Once upon a time, the average American had to make a choice to invest on Wall Street. Now, all the average taxpayer has to do is wait around for the government to take over the latest ailing financial behemoth.
Last week, the feds placed wobbling mortgage giants Fannie Mae and Freddie Mac into conservatorship — effectively nationalizing the housing finance business.
Certainly, the move came as little surprise given the two companies’ mounting mortgage-related losses in the face of an absurdly thin capital structure that could not be replenished in the private marketplace. But it was little more than the least worst in a series of horrible options. Inaction would have been even worse.
We are entering a new and unsettling phase in the relationship between government and business, one that neither sector particularly wants but cannot avoid.
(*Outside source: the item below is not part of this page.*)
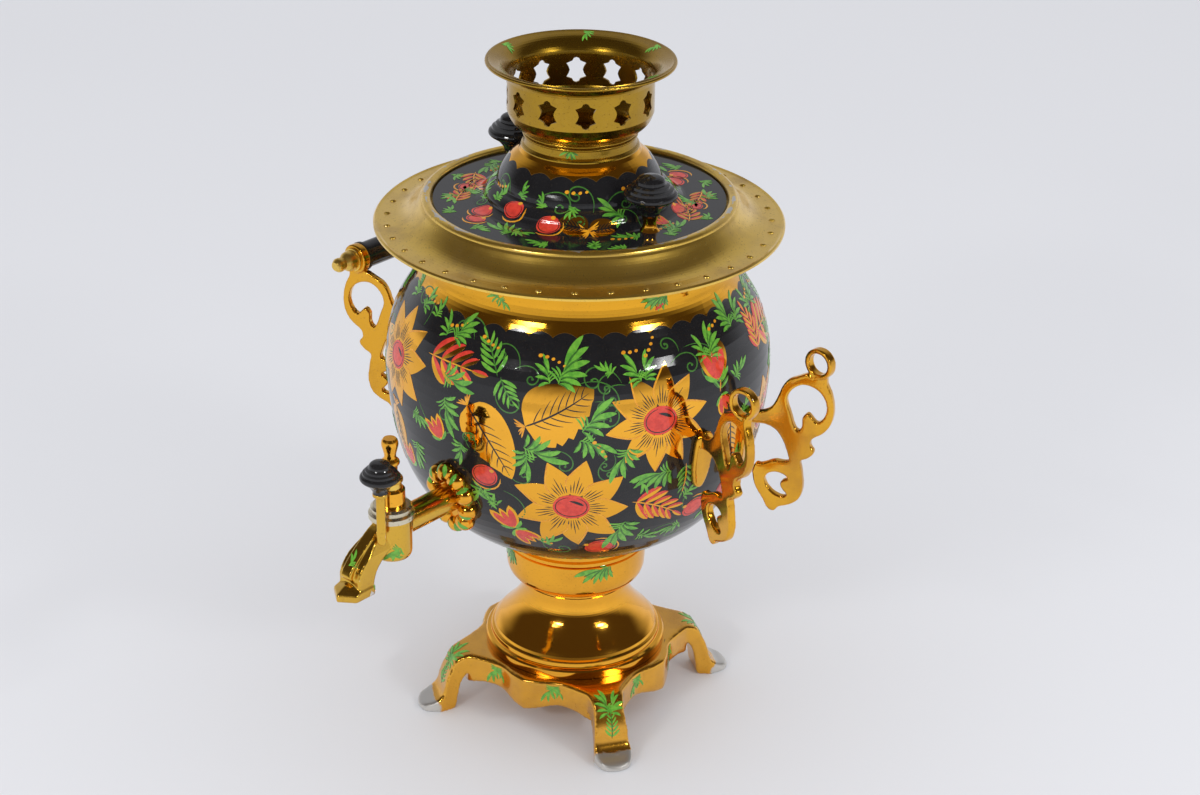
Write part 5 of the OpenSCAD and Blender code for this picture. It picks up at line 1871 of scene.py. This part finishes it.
@dataclass
class Handles:
    """The four openwork brackets and the one grip.

    Attributes:
        voxel: cell of the brackets' rounding in metres.
        passes: passes of their smoothing.
    """

    voxel: float = 0.00045
    passes: int = 16

    def dress(self) -> None:
        """Gives the grip and the small parts their finishes."""
        FINISHES.dress(BLACK_PLASTIC, "grip", "grip_ferrules")
        FINISHES.dress(OLIVE_BRASS, "grip_bushes", "grip_acorn_nuts")
        FINISHES.dress(BARE_STEEL, "grip_rod", "bracket_nuts")

    def build(self) -> None:
        """Makes the rounded brackets and paints them."""
        brush = Ornament("bracket_paint", "urn", 31, 1.0)
        for name, way in (("left_front", -1), ("left_back", -1), ("right_front", 1), ("right_back", 1)):
            casting = RoundedCasting(
                f"bracket_{name}", "urn", "gold_metal", HANDLE_GOLD, self.voxel, self.passes
            )
            tree = tree_of(casting.build())
            for x, z, heading in ((0.112, 0.196, 200), (0.119, 0.166, 60), (0.126, 0.205, 80)):
                for face in (-1, 1):
                    origin = Vector((way * x, face * 0.2, z))
                    spot = CastPatch.aimed(tree, origin, Vector((0, -face, 0)), Vector((0, 0, 1)))
                    if spot:
                        brush.on(spot).tuft(0, 0, heading, 7, 1, 5)
        brush.build()


@dataclass
class Tap:
    """The tap with its rosette, lever and knob.

    Attributes:
        voxel: cell of the castings' rounding in metres.
        barrel_z: height of the barrel's axis in metres.
        lobes: number of the rosette's lobes.
        lobe_at: how far a stroke's place lies from the axis, across and up, in metres.
    """

    voxel: float = 0.00045
    barrel_z: float = 0.1637
    lobes: int = 14
    lobe_at: Point = (0.0125, 0.0185)

    def dress(self) -> None:
        """Gives the turned parts their finishes."""
        FINISHES.dress(WARM_GOLD, "tap_rosette")
        FINISHES.dress(TURNED_GOLD, "tap_gland", "tap_finial")
        FINISHES.dress(WORN_PLATE, "tap_bonnet")
        FINISHES.dress(OLIVE_BRASS, "tap_plug")
        FINISHES.dress(BLACK_PLASTIC, "tap_knob")
        FINISHES.dress(BARE_STEEL, "tap_knob_rivet", "tap_backnut")
        FINISHES.dress(RUBBER, "tap_gasket", "tap_packing")

    def build(self) -> None:
        """Makes the rounded castings and paints them."""
        body = RoundedCasting("tap_body", "urn", "gold_metal", TAP_GOLD, self.voxel).build()
        RoundedCasting("tap_lever", "tap_key", "gold_metal", TAP_GOLD, 0.0003, 6, 0.0001).build()
        brush = Ornament("tap_paint", "urn", 37, 1.0)
        self.sprays(brush, tree_of(body))
        self.rosette(brush, tree_of(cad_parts["tap_rosette"]))
        brush.build()

    def sprays(self, brush: Ornament, tree: BVHTree) -> None:
        """Paints the sprays on the barrel, the spout and the nozzle.

        Args:
            brush: the brush.
            tree: the tap body's tree.
        """
        for way, up, where, heading, size in (
            ((1, 0, 0), (0, 0, 1), (0.1, -0.147, 0.156), 205, 12),
            ((-1, 0, 0), (0, 0, 1), (-0.1, -0.147, 0.156), -25, 12),
            ((1, 0, 0), (0, 0, 1), (0.1, -0.163, 0.140), 220, 8),
            ((-1, 0, 0), (0, 0, 1), (-0.1, -0.163, 0.140), -40, 8),
            ((0, -1, 0), (0, 0, 1), (0.0, -0.25, 0.132), 80, 8),
            ((0.8, -0.6, 0), (0, 0, 1), (0.1, -0.22, 0.154), -70, 9),
            ((-0.8, -0.6, 0), (0, 0, 1), (-0.1, -0.22, 0.154), -110, 9),
            ((0, -0.6, 0.8), (0, 0.8, 0.6), (0.0, -0.228, 0.225), 80, 11),
            ((0, -0.6, 0.8), (0, 0.8, 0.6), (0.0, -0.241, 0.204), 95, 8),
        ):
            spot = CastPatch.aimed(tree, Vector(where), -Vector(way), Vector(up))
            if spot:
                brush.on(spot).tuft(0, 0, heading, size, 1, 5)

    def rosette(self, brush: Ornament, tree: BVHTree) -> None:
        """Paints a stroke on each lobe of the rosette.

        Args:
            brush: the brush.
            tree: the rosette's tree.
        """
        across, high = self.lobe_at
        for k in range(self.lobes):
            a = math.radians(360 * k / self.lobes)
            c, s = math.cos(a), math.sin(a)
            origin = Vector((across * c, -0.16, self.barrel_z + high * s))
            spot = CastPatch.aimed(tree, origin, Vector((0, 1, 0)), Vector((0, 0, 1)))
            if spot:
                brush.on(spot).comma(-3 * c, -3 * s, math.degrees(a), 7.0, 2.5, 30, Paint.LIME, 0)


@dataclass
class Heater:
    """The heating tube inside and the inlet at the back."""

    def dress(self) -> None:
        """Gives the heater's pieces their finishes."""
        FINISHES.dress(BARE_STEEL, "heater_tube", "heater_flange", "heater_backnut", "inlet_pins")
        FINISHES.dress(RUBBER, "heater_gasket")
        FINISHES.dress(BLACK_PLASTIC, "inlet_shroud")

    def build(self) -> None:
        """Adds nothing: every piece is the CAD's own."""


# ---------------------------------------------------------------- studio


@dataclass
class Studio:
    """The floor, the light and the camera.

    Attributes:
        floor_r: radius of the floor in metres.
        lamp_far: distance of the lamps.
        lamp_up: their elevation in degrees.
        lamp_turns: their directions round the object in degrees.
        lamp_size: width and height of a lamp's core.
        lamp_halo: how much wider its soft rim is than the core.
        lamp_power: power of the core and of the rim in watts.
        wall: direction of the bright wall that the metal reflects.
        level: brightness of the surround.
        eye: place of the camera in metres.
        look: its rotation in radians.
        lens: its focal length in millimetres.
    """

    floor_r: float = 9.0
    lamp_far: float = 1.7
    lamp_up: float = 27.2
    lamp_turns: tuple[float, ...] = (-84.5, 1.0)
    lamp_size: tuple[float, float] = (0.34, 0.05)
    lamp_halo: float = 1.9
    lamp_power: float = 2.4
    wall: Point = (-0.656, 0.755)
    level: float = 0.88
    eye: tuple[float, float, float] = (0.77898, -0.89273, 0.76400)
    look: tuple[float, float, float] = (1.1167, -0.0139, 0.7138)
    lens: float = 71.97

    def build(self) -> None:
        """Makes the whole studio."""
        self.camera()
        self.floor()
        self.sky()
        for k, turn in enumerate(self.lamp_turns):
            self.lamp(f"softbox_{k}_core", turn, 1.0)
            self.lamp(f"softbox_{k}_rim", turn, self.lamp_halo)
        bpy.context.scene.view_settings.view_transform = "Standard"

    def camera(self) -> None:
        """Makes the camera."""
        data = bpy.data.cameras.new("camera")
        data.lens, data.sensor_width, data.sensor_fit = self.lens, 36.0, "HORIZONTAL"
        made = bpy.data.objects.new("camera", data)
        made.location, made.rotation_euler = self.eye, Euler(self.look, "XYZ")
        bpy.context.scene.collection.objects.link(made)
        bpy.context.scene.camera = made

    def floor(self) -> None:
        """Makes the plain pale floor that keeps the object's shadow."""
        steps = 96
        turns = [2 * math.pi * k / steps for k in range(steps)]
        ring = [(self.floor_r * math.cos(t), self.floor_r * math.sin(t), 0.0) for t in turns]
        mesh = bpy.data.meshes.new("floor")
        mesh.from_pydata(ring, [], [list(range(steps))])
        made = bpy.data.objects.new("floor", mesh)
        bpy.context.scene.collection.objects.link(made)
        look, graph, shader = material("floor")
        tint = graph.noise(place_of(graph), 1.3, 2.0)
        graph.feed(shader.inputs["Base Color"], graph.mix(tint, (0.80, 0.81, 0.84), (0.77, 0.78, 0.81)))
        shader.inputs["Roughness"].default_value = 0.7
        shader.inputs["Specular IOR Level"].default_value = 0.2
        mesh.materials.append(look)

    def sky(self) -> None:
        """Makes the pale surround, which is dark overhead only in reflections."""
        world = bpy.data.worlds.new("studio")
        world.use_nodes = True
        world.node_tree.nodes.clear()
        graph = Graph(world.node_tree)
        way = graph.node("SeparateXYZ", Vector=graph.node("TexCoord").outputs["Generated"]).outputs
        high = graph.step(way[2], 0.0, 0.3)
        ahead = graph.maths("MULTIPLY", way[1], self.wall[1])
        ahead = graph.maths("MULTIPLY_ADD", way[0], self.wall[0], ahead)
        wall = graph.maths("MULTIPLY", graph.step(ahead, 0.25, 0.72), 0.66)
        seen = graph.mix(high, (0.78, 0.79, 0.83), graph.mix(wall, (0.066, 0.050, 0.042), (0.70, 0.71, 0.75)))
        path = graph.node("LightPath").outputs
        plain = (self.level, self.level, self.level * 1.02)
        colour = graph.mix(path["Is Glossy Ray"], plain, seen)
        colour = graph.mix(path["Is Camera Ray"], colour, (0.80, 0.81, 0.84))
        shade = graph.node("Background", Color=colour)
        graph.tree.links.new(shade.outputs[0], graph.node("OutputWorld").inputs["Surface"])
        bpy.context.scene.world = world

    def lamp(self, name: str, turn: float, spread: float) -> None:
        """Makes one part of a softbox that faces the object.

        Args:
            name: its name.
            turn: its direction round the object in degrees.
            spread: its size as a multiple of the core's.
        """
        data = bpy.data.lights.new(name, "AREA")
        data.shape, data.size, data.size_y = "ELLIPSE", *(spread * side for side in self.lamp_size)
        data.energy = self.lamp_power
        made = bpy.data.objects.new(name, data)
        t, e = math.radians(turn), math.radians(self.lamp_up)
        far = Vector((math.cos(t) * math.cos(e), math.sin(t) * math.cos(e), math.sin(e))) * self.lamp_far
        made.location = far + Vector((0, 0, 0.2))
        made.rotation_euler = (-far).to_track_quat("-Z", "Y").to_euler()
        bpy.context.scene.collection.objects.link(made)


def main() -> None:
    """Builds the studio and every piece in order."""
    logging.basicConfig(level=logging.INFO, format="%(message)s")
    Studio().build()
    for piece in (Base(), Urn(), Lid(), Handles(), Tap(), Heater()):
        piece.dress()
        piece.build()
        LOG.info("%s is ready", type(piece).__name__)


if __name__ == "__main__":
    main()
One result is that the line between public and private interests increasingly is being blurred so much as to become unrecognizable.
Nowhere is that more obvious that at Fannie and Freddie, two massive enterprises that combined their government-sponsored creation and backing with publicly traded stock. Fannie and Freddie were perfect fodder for the sort of mischief that privatizes gains while socializing losses.
That’s what happened at Freddie and Fannie, which used their below-market cost of credit as much to reward shareholders as to fulfill their mission in providing secondary market liquidity to encourage homeownership. Meanwhile, the companies effectively lobbied Congress to keep their capital requirements lower than they should have been.